A Jordanian initiative that collects and repurposes leftover bread to raise funds for education for refugees and the kingdom's poor is a recent recipient of the Mohammed Bin Rashid Award for Young Business Leaders.
Volunteers with the "Bread for Education" initiative, founded by Jordanian youth Abdul Rahman al-Zghoul, collect leftover bread from hotel kitchens, restaurants and school canteens.
The bread is dried out, turned into feed for livestock, and sold to traders across the kingdom, with the proceeds funding education opportunities for impoverished and refugee students in Jordan's public schools.
"The initiative has changed the lives of a large number of Jordanian and refugee children and families," al-Zghoul told Al-Mashareq.

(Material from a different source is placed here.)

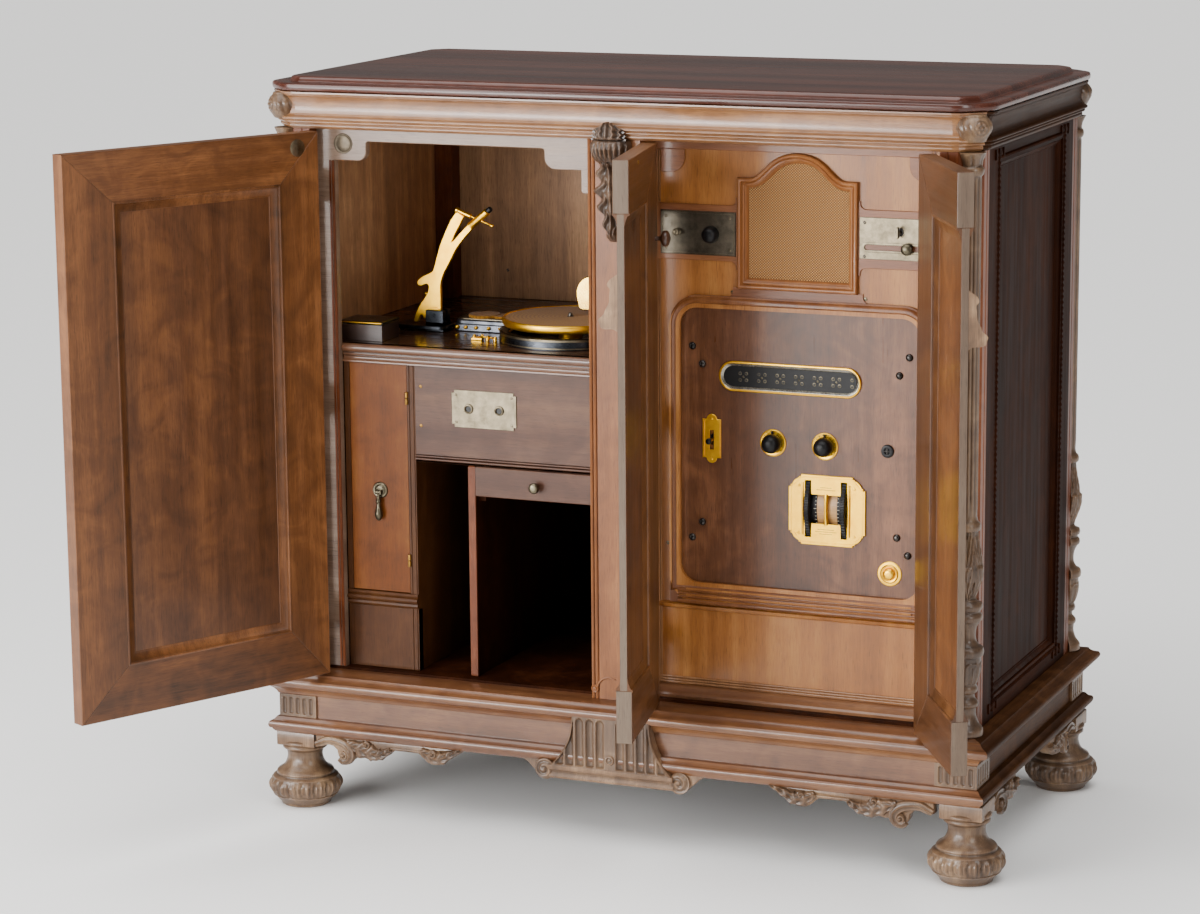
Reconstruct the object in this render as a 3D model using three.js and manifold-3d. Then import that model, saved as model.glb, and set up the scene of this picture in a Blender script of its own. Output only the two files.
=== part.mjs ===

"A large number of parents were unable to send their children to schools because they could not provide them with basic supplies such as school uniforms, textbooks and stationery," he said. "We were able to help many of them with the money generated from the recycling of leftover bread."
The initiative also helped promote the concept of recycling in Jordan, as well as the importance of volunteering and protecting the environment, al-Zghoul said.
A large amount of bread is discarded each day, he said, explaining that collecting and reusing it has raised funds to help thousands of students.
The initiative also helped to foster a culture of volunteerism, as teachers were trained, and in turn encouraged students to collect leftover bread.
"The initiative has helped safeguard the future of thousands of children by providing them with financial grants and assistance, and fostered solidarity among members of society," he said.
The initiative was able to allocate more than 1,000 boxes for the collection of bread, he said, stressing the importance of continued support.
In addition to benefiting children and families, the initiative has created employment opportunities for youth, and seeks to establish the first recycling centre in the Arab world to support environmental and education causes.
"I trained many teachers in many schools on the importance of recycling and environment protection," said volunteer Maysar al-Nashashibi.
"We were able through the initiative to increase enrollment in school as many families were unable to send their sons and daughters to schools because they could not afford to buy textbooks, clothes or school needs," she said.
The initiative has built partnerships with community members and organisations, which contributed to its success and to increasing the number of its beneficiaries, she added.
"Such an initiative works to enhance everyone’s social responsibility, towards the environment, education and solidarity with the poor," said sociology professor Hussein al-Khuzai.
"It is important to continue to support this initiative to enable a larger number of people to benefit from it, and to expand recycling [to include] many other materials," he said.
It may be possible in the future to provide support to university students, he said, noting that the initiative has positive outcomes for society as a whole.